SPOX: Stichwort Lovers Lane: Wie professionell wurde damals für den Fußball gelebt?
Köppel: Während der Woche war ich sehr diszipliniert. Am Wochenende - wir haben ja meistens gewonnen - wurde dann gefeiert. Da wurde auch das eine oder andere Gläschen weggeputzt. Wenn es mal drauf an kam, dann haben wir es schon zünftig krachen lassen. Damit hatten wir keine Probleme. Das war auch kein Thema in der Öffentlichkeit. Wir haben ja nicht gefeiert, nachdem wir scheiße gespielt hatten.

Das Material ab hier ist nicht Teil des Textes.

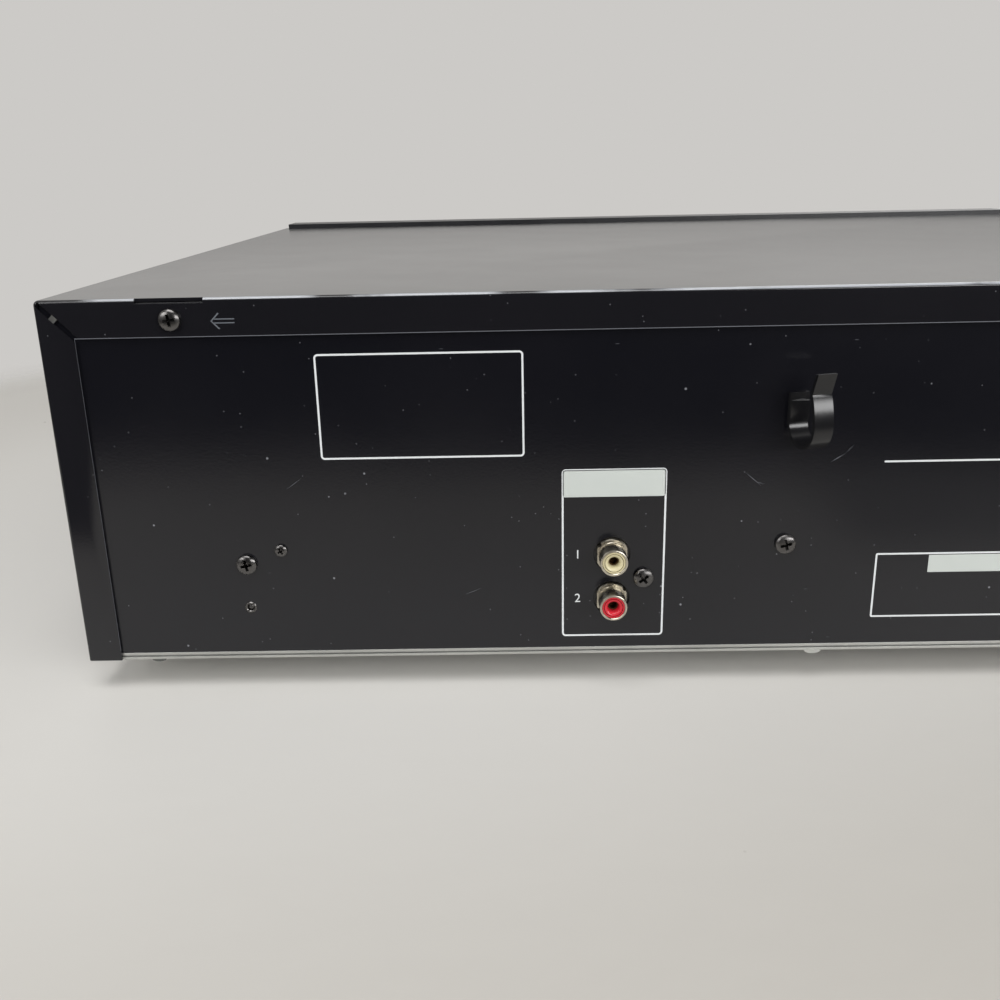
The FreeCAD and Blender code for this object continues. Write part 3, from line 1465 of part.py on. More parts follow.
def make_sled():
    """Pickup sled on two rods, with its lens tower and rack, and the gear and motor that drive it."""
    sled = Piece("sled_form")
    half = d.sled_half
    back, near = lens_y - d.sled_tail, lens_y + d.sled_nose
    sled.pad("XY", d.sled_low, d.sled_high, rect(-half, half, back, near))
    sled.pad("XY", d.sled_high, d.tower_high,
             rect(-1 * d.tower_half, d.tower_half, lens_y - d.tower_back, near))
    sled.cut("XZ", back, near, *[circle(x, rod_z, d.rod_radius + d.fit) for x in (-d.rod_x, d.rod_x)])
    start, end = back - d.sled_rack_tail, lens_y + d.sled_rack_lead
    rack = rack_solid("sled_rack", d.sled_rack_x, half - d.sled_rack_root, start, end, d.sled_module,
                      d.sled_rack_low, d.sled_rack_high, sled_gear_y)
    node("optical_sled", on_player(fuse("optical_sled", [sled, rack])))
    lens = Piece("pickup_lens")
    lens.pad("XY", d.tower_high, d.tower_high + d.lens_height, circle(0, lens_y, d.lens_radius))
    lens_top = mm(d.tower_high + d.lens_height)
    lens.soften(d.lens_bevel, lambda p, e: abs(p.z - lens_top) < 0.01, "PartDesign::Chamfer")
    node("pickup_lens", on_player(lens))
    post = d.sled_post
    gear = gear_solid("sled_drive", d.sled_gear_teeth, d.sled_module, 180, d.sled_rack_low, d.sled_rack_high)
    made = cut_bore("sled_gear", gear, post + d.fit, d.sled_rack_low, d.sled_rack_high)
    node("sled_gear", on_player(made, sled_gear_x, sled_gear_y))
    motor = Piece("sled_motor")
    plate_low = sled_motor_top - d.sled_plate_thick
    wide, long = d.sled_plate_half, d.sled_plate_end
    motor.pad("XY", plate_low - d.sled_motor_height, plate_low,
              circle(sled_gear_x, sled_gear_y, d.sled_motor_radius))
    motor.pad("XY", plate_low, sled_motor_top,
              rect(sled_gear_x - wide, sled_gear_x + wide, sled_gear_y - long, sled_gear_y + long))
    motor.pad("XY", sled_motor_top, d.sled_rack_high + d.sled_post_proud,
              circle(sled_gear_x, sled_gear_y, post))
    node("sled_motor", on_player(motor))


def make_lift_slider():
    """Upright plate whose sloping slot carries the lift pin: sliding it sideways tips the player up."""
    slider = Piece("lift_slider")
    low, high = d.slider_low, d.slider_high
    slide = d.lift_slide
    left, right, foot, margin = d.slider_left, d.slider_right, low + d.slider_foot, d.slider_margin
    edge = -slide - d.slider_edge
    slider.pad("XZ", slider_y, slider_y + d.slider_thick, path(
        (-left, low), (right, low), (right, foot), (d.slider_shoulder, low + margin), (margin, high - margin),
        (-slide - margin, high), (edge, high - d.slider_corner), (edge, low + margin), (-left, foot)))
    half = d.lift_pin + d.lift_slot_gap
    top_z = d.pivot_height
    rise = pin_reach * func("sin", tilt)
    low_z = top_z - rise
    length = func("sqrt", slide * slide + rise * rise)
    off_x, off_z = half * rise / length, half * slide / length
    slider.cut("XZ", slider_y, slider_y + d.slider_thick, path(
        (off_x, low_z + off_z, half, False), (off_x - slide, top_z + off_z),
        (-slide - off_z, top_z + off_x, half, False), (-slide - off_x, top_z - off_z, half, False),
        (-off_x, low_z - off_z), (off_z, low_z - off_x, half, False)))
    node("lift_slider", slider)


# ---------------------------------------------------------------- electrics

def make_transformer():
    """Laminated core with two windows, and the wound bobbin on its middle leg."""
    x, y = transformer_x, transformer_y
    half = d.core_width / 2
    leg = d.core_leg
    low, high = floor_top, floor_top + d.core_height
    y0, y1 = y - d.core_depth / 2, y + d.core_depth / 2
    core = Piece("transformer_core")
    core.pad("XZ", y0, y1, rect(x - half, x + half, low, high))
    core.cut("XZ", y0, y1, rect(x - half + leg, x - leg, low + leg, high - leg),
             rect(x + leg, x + half - leg, low + leg, high - leg))
    node("transformer_core", core)
    coil = Piece("transformer_coil")
    gap, over = d.coil_gap, d.coil_overhang
    out, into = half - leg - gap, leg + gap
    coil.pad("XY", low + into, high - into, rect(x - out, x + out, y0 - over, y1 + over))
    coil.cut("XY", low + into, high - into, rect(x - into, x + into, y0 - gap, y1 + gap))
    node("transformer_coil", coil)


def make_main_board():
    """Circuit board on the pan's posts, the parts standing on it and the finned heat sink."""
    board = Piece("main_board")
    board.pad("XY", board_low, board_top, rect(-d.board_half, d.board_half, board_front, board_rear))
    node("main_board", board)
    parts = []
    for name in CANS:
        x, y, radius, height = (getattr(d, f"{name}_{key}") for key in ("x", "y", "radius", "height"))
        can = Piece("capacitor")
        can.pad("XY", board_top, board_top + height, circle(x, board_front + y, radius))
        parts.append(can)
    for name in CHIPS:
        x, y, width, depth = (getattr(d, f"{name}_{key}") for key in ("x", "y", "width", "depth"))
        chip = Piece("chip")
        near = board_front + y - depth / 2
        chip.pad("XY", board_top, board_top + d.chip_height,
                 rect(x - width / 2, x + width / 2, near, near + depth))
        parts.append(chip)
    node("board_parts", group("board_parts", parts))
    sink = Piece("heat_sink")
    left, right, top = d.sink_left, d.sink_right, board_top + d.sink_height
    near, back = panel_in - d.sink_depth, panel_in - d.sink_plate
    sink.pad("XY", board_top, top, rect(left, right, back, panel_in))
    fin = sink.pad("XY", board_top, top, rect(left, left + d.sink_fin, near, back))
    sink.repeat_along([fin], "X_Axis", right - left - d.sink_fin, d.sink_fins)
    sink.cut("XZ", back, panel_in, circle(*sink_screw, screw_hole))
    node("heat_sink", sink)


make_cover()
make_rear_panel()
make_bottom_chassis()
make_feet()
make_screws()
make_jacks()
make_gland()
make_cord_clip()
make_front_panel()
make_controls()
make_tray()
make_carousel()
make_table_drive()
make_loader()
make_mechanism_frame()
make_clamp()
make_player_frame()
make_spindle()
make_sled()
make_lift_slider()
make_transformer()
make_main_board()
doc.recompute()

for item in doc.Objects:
    if "Invalid" in item.State or "Error" in item.State:
        raise RuntimeError(f"{item.Label} failed: {item.State}")
for label, item in NODES.items():
    item.Label = label
    if item.Shape.isNull() or not item.Shape.isValid():
        raise RuntimeError(f"{label} has no valid shape")
for label, item in NODES.items():
    item.Shape.exportStep(f"parts/{label}.step")
print(len(NODES), "nodes written")
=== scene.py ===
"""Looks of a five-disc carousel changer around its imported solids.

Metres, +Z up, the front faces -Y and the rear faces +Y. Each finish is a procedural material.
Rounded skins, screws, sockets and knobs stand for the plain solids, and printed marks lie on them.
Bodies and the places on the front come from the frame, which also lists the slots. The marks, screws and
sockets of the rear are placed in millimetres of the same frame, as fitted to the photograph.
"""
import json
import math

import bmesh
import bpy
from mathutils import Matrix, Vector


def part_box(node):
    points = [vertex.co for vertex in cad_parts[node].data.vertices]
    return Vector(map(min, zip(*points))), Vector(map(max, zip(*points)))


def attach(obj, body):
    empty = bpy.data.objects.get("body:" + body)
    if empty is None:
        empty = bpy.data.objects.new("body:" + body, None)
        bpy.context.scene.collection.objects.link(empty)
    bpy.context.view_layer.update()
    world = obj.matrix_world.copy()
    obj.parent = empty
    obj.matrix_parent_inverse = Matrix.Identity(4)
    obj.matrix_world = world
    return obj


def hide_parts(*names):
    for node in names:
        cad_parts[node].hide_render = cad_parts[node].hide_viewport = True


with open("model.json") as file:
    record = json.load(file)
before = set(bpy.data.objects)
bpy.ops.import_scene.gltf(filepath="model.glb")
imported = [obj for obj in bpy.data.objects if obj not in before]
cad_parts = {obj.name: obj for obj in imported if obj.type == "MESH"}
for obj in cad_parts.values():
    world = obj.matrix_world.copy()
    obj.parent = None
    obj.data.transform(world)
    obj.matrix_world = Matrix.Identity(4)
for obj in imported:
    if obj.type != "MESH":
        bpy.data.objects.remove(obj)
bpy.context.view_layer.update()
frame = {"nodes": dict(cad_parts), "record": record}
MM = 0.001


# ---------------------------------------------------------------- bodies, slots and places from the frame

BODY_OF = {node: body for body, nodes in frame["record"]["behaviour"]["bodies"].items() for node in nodes}
SLOT_OF = {part["node"]: part["material_slot"] for part in frame["record"]["subparts"]}
cover_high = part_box("top_cover")[1]
panel_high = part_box("rear_panel")[1]
rear = cover_high.y
panel_out = panel_high.y
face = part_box("front_panel")[0].y


# ---------------------------------------------------------------- materials

def tint(red, green, blue):
    """A screen colour, 0 to 255 a channel, as the shader's linear values."""
    def linear(value):
        share = value / 255
        return share / 12.92 if share <= 0.04045 else ((share + 0.055) / 1.055) ** 2.4
    return (linear(red), linear(green), linear(blue), 1.0)


PLAIN, STRAIGHT = (1, 1, 1), (0, 0, 0)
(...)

SPOX: Heute würden Sie bei solchen Aktivitäten in jeder Zeitung auftauchen. Wie sah das Verhältnis zu den Medien aus?
Köppel: Manche Reporter sind auch ins Lovers Lane gegangen. Es gab damals ja nur drei Fernsehsender und in unserem Einzugsgebiet vier Tageszeitungen. Daher kannte man die Journalisten gut, die Borussia hatte sie auch einigermaßen "im Griff", so dass da nicht plötzlich und unvorbereitet ein Riesenfass aufgemacht wurde. Wenn wir im Ausland gespielt haben, saßen die Journalisten teilweise bei uns mit im Bus.
SPOX: Wie kam man denn beispielsweise an ein Interview mit Ihnen? Eine offizielle Anfrage wie heute musste man sicherlich nicht stellen, oder?
Köppel: Nein. Da kam nach dem Training der Journalist auf einen zu und hat mitgeteilt, wann er dich am nächsten Tag anrufen wird. Man hat sich aber auch vor oder nach dem Training verabredet. Das war sehr simpel geregelt bei uns. Man mag es ja kaum glauben, aber wir waren schon so ein kleiner Provinzklub. Wir sind 1965 aufgestiegen und um uns herum gab es mit dem 1. FC Köln, Fortuna Düsseldorf, Alemannia Aachen und etwas weiter weg Duisburg, Bochum, Dortmund sowie Schalke genügend Vereine, die interessierten. Wir sind erst nach den beiden Meisterschaften interessant geworden.